A slowdown in the Permian
As investors demand more capital discipline from operators, drilling contractors face growing pressures on rig utilization, rates
By Linda Hsieh, Editor & Publisher; and Sarah Junek, Associate Editor
Although the Permian Basin still dominates US land drilling and will continue to do so in the near future, the pace of growth in this region has slowed significantly since late 2018. While it was infrastructure that constrained activity last year, this time it’s uncertainty in commodity pricing and investor sentiment that appear to be the main drivers for operators’ pullback in capital spending. In turn, this reduction in activity has flooded the market with available rigs, putting tremendous pressure on contractors’ utilization and dayrates.

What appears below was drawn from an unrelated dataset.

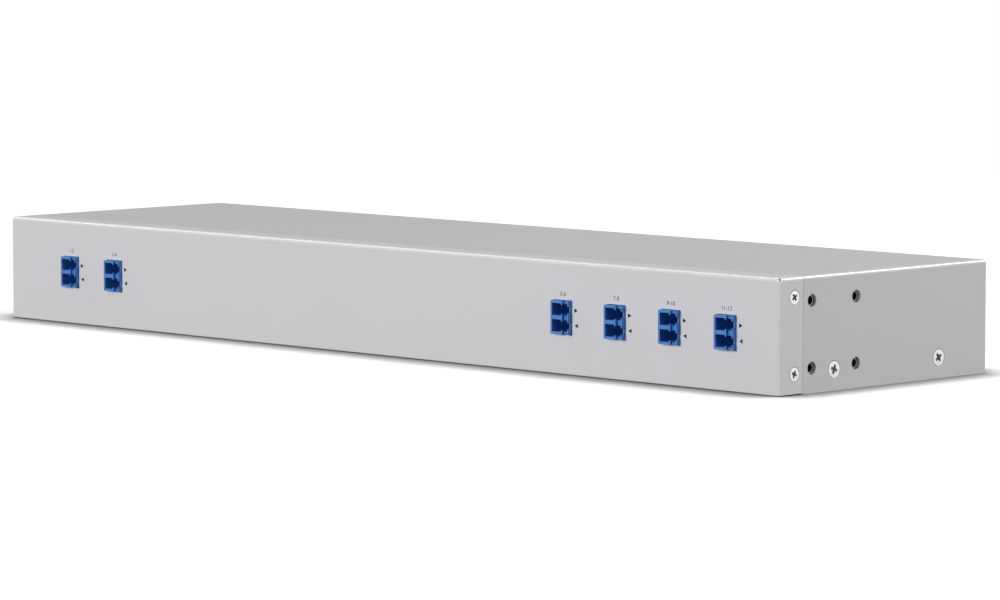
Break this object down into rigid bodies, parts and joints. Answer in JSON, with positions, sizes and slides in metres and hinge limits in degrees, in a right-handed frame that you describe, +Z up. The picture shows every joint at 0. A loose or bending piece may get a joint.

“Everyone’s being pressed on price in all places,” said Kyle Blevins, Marketing Manager for Cactus Drilling, adding that short-term contracts, oftentimes for less than a year, have become the norm. Operators are able to contract this way because the rig market is so saturated in the Permian. Plus, E&Ps want to stay nimble in a declining market in case dayrates fall even further. “There’s no stability right now,” Mr Blevins said.
Certainly, the Permian remains among the hottest and most lucrative plays in US shales, and rig utilization in the high-spec segment is still sitting at a healthy 90%, according to Artem Abramov, Partner and Head of Shale Research for Rystad Energy. But it should be noted that around this time last year, utilization was much closer to 100%. Since then, drilling contractors have been mobilizing their assets to this region, anticipating rises in drilling activity and rig demand. The arrival of these new rigs, coupled with operators cutting spending, naturally resulted in more rigs than work.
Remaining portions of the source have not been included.